Running PVMs requires using the KVM hypervisor.
If those requirements are met, the capability `KVM_CAP_S390_PROTECTED`
will indicate that KVM can support PVMs on that LPAR.
QEMU Settings
-------------
To indicate to the VM that it can transition into protected mode, the
`Unpack facility` (stfle bit 161 represented by the feature
`unpack`/`S390_FEAT_UNPACK`) needs to be part of the cpu model of
the VM.
All I/O devices need to use the IOMMU.
Passthrough (vfio) devices are currently not supported.
Host huge page backings are not supported.
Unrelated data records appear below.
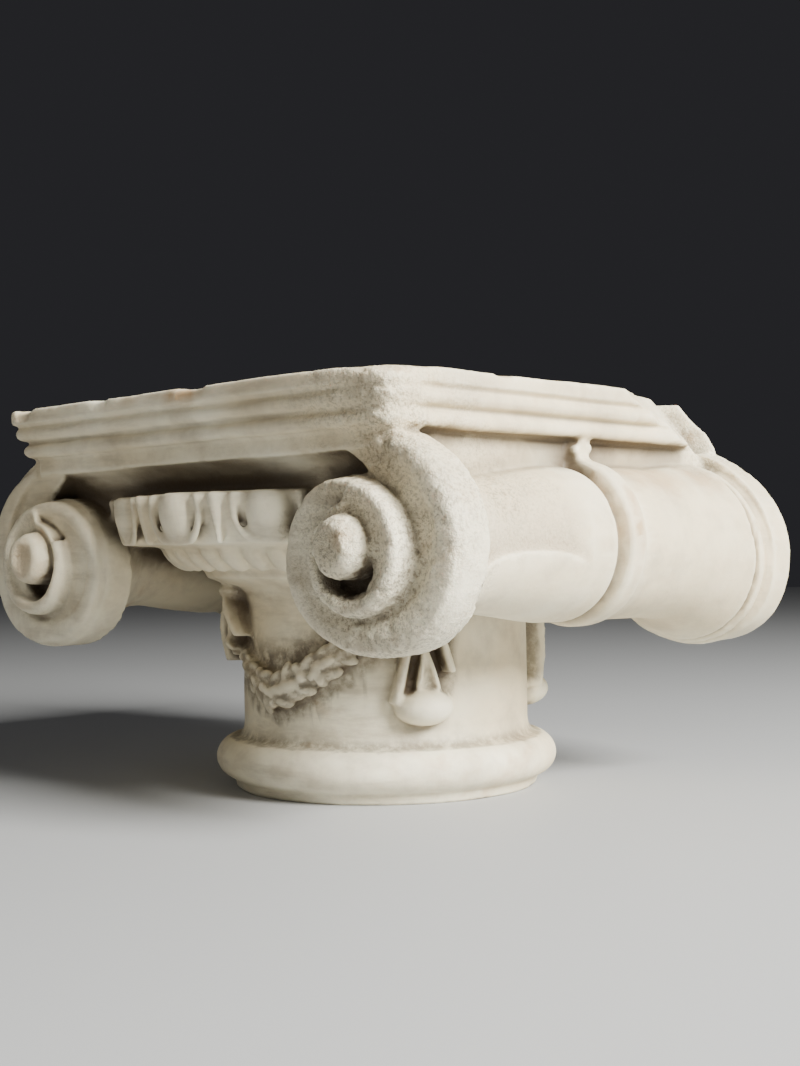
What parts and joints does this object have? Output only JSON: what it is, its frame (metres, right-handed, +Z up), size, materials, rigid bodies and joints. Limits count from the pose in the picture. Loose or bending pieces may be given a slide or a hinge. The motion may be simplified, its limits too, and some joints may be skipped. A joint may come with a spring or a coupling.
{
  "type": "ionic capital",
  "caption": "Small weathered marble Ionic capital: square moulded abacus, volutes, bolsters, egg-and-dart echinus and a short neck with a carved garland.",
  "frame": {"origin": "centre of the flat underside of the foot", "axes": "+Z up through the neck to the abacus; -Y and +Y out of the two volute faces; the bolsters lie along Y at -X and +X; the broken corner of the abacus is at +X +Y"},
  "size_m": [0.2677, 0.237, 0.155],
  "materials": {
    "marble": "weathered cream-white marble, smooth on the bolsters, sugary and pitted on the near volute and corner"
  },
  "bodies": {
    "root": {"capital": "marble"}
  },
  "joints": []
}
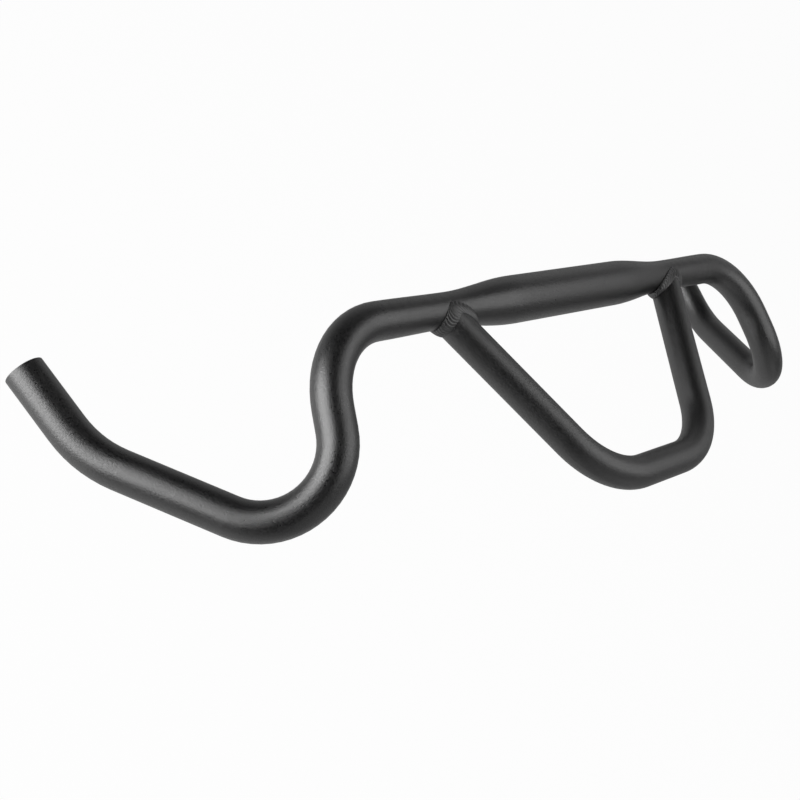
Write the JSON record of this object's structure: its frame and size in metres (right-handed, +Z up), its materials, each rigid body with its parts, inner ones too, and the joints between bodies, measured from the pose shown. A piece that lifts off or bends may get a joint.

However guests can use huge
pages as indicated by its facilities.
Boot Process
------------
A secure guest image can either be loaded from disk or supplied on the
QEMU command line. Booting from disk is done by the unmodified
s390-ccw BIOS. I.e., the bootmap is interpreted, multiple components
are read into memory and control is transferred to one of the
components (zipl stage3). Stage3 does some fixups and then transfers
control to some program residing in guest memory, which is normally
the OS kernel. The secure image has another component prepended
(stage3a) that uses the new diag308 subcodes 8 and 10 to trigger the
transition into secure mode.
Booting from the image supplied on the QEMU command line requires that
the file passed via -kernel has the same memory layout as would result
from the disk boot. This memory layout includes the encrypted
components (kernel, initrd, cmdline), the stage3a loader and
metadata. In case this boot method is used, the command line
options -initrd and -cmdline are ineffective. The preparation of a PVM
image is done via the `genprotimg` tool from the s390-tools
collection.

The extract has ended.